La France est Charlie, mais pas Raïf Badawi
par Bernard Schalscha
9 février 2015
Le gouvernement refuse d’inviter officiellement la femme du blogueur libéral saoudien condamné à 1000 coups de fouets pour « insulte à l’islam ».
Et bien, si je peux ajouter un mot, vous avez bien résumé les choses à un mot prêt.
Depuis 30 ans, les USA encouragent la dynastie en Arabie Souadite parce qu’elle vas dans leur sens. Après, quelques européens ont crû au scénario de l’invasion.
Et il es facile de montrer une grosse puissance militaire, on voit le résultat qui n’est pas positif aujourd’ui.
Le koweit est vaguement possession d’un pays, l’irak est pire, et l’afghanistan n’a j’amais produit autant d’héroine que maintenant,
François
Bonjour,
Bravo. Je viens d’apprendre incidemment le calvaire de cet homme en écoutant une ancienne chronique de Sophie Aram sur France Inter.
Il faut se servir de l’émotion Charlie et écrire nous sommes Raïf.
Dès demain je mets un panneau là où je travaille.

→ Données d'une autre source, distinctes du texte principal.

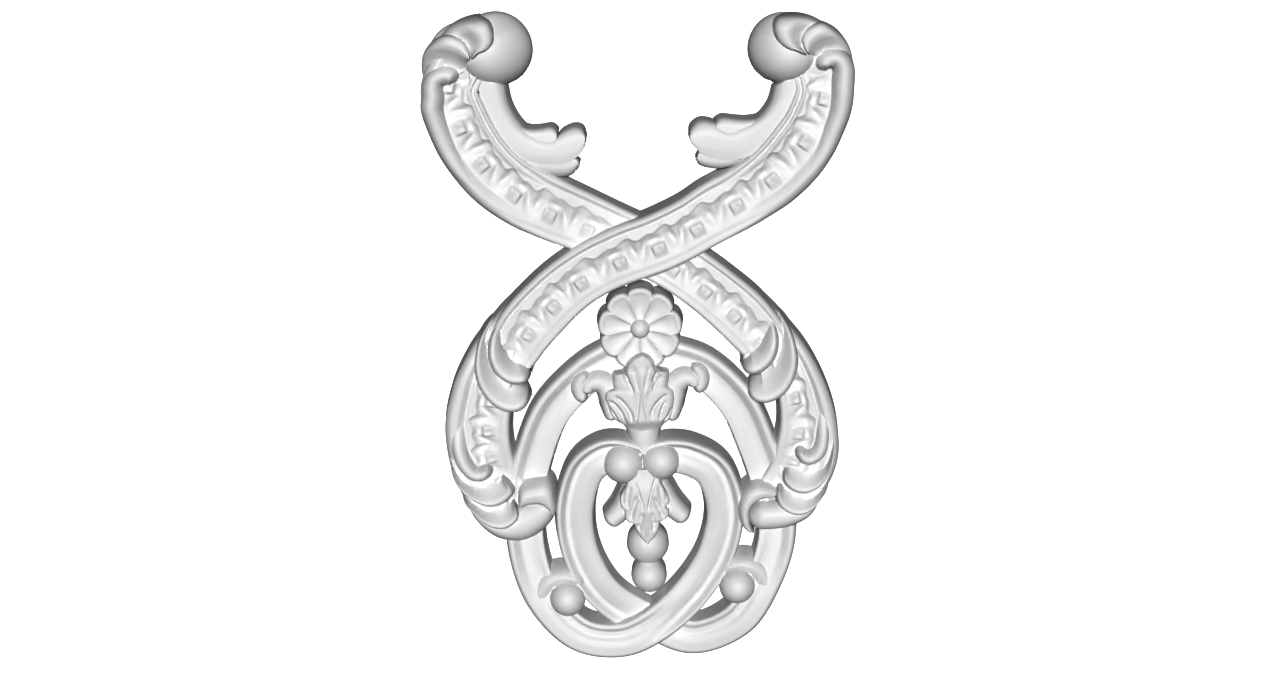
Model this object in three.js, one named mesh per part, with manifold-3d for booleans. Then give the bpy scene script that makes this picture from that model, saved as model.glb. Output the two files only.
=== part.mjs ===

Prévenez aussi Sara Forestier et ses petites humiliations…
JML
Nous avons, hélas, le même problème au Canada. «De tout coeur avec la famille», «préoccupés par la flagellation». On a certes acceptés la famille de Badawi comme réfugiés mais, au-delà, on ne peut rien faire… Complicité tacite alors que nous sommes au coeur même de la lutte anti-terroriste : la promotion de valeurs positives.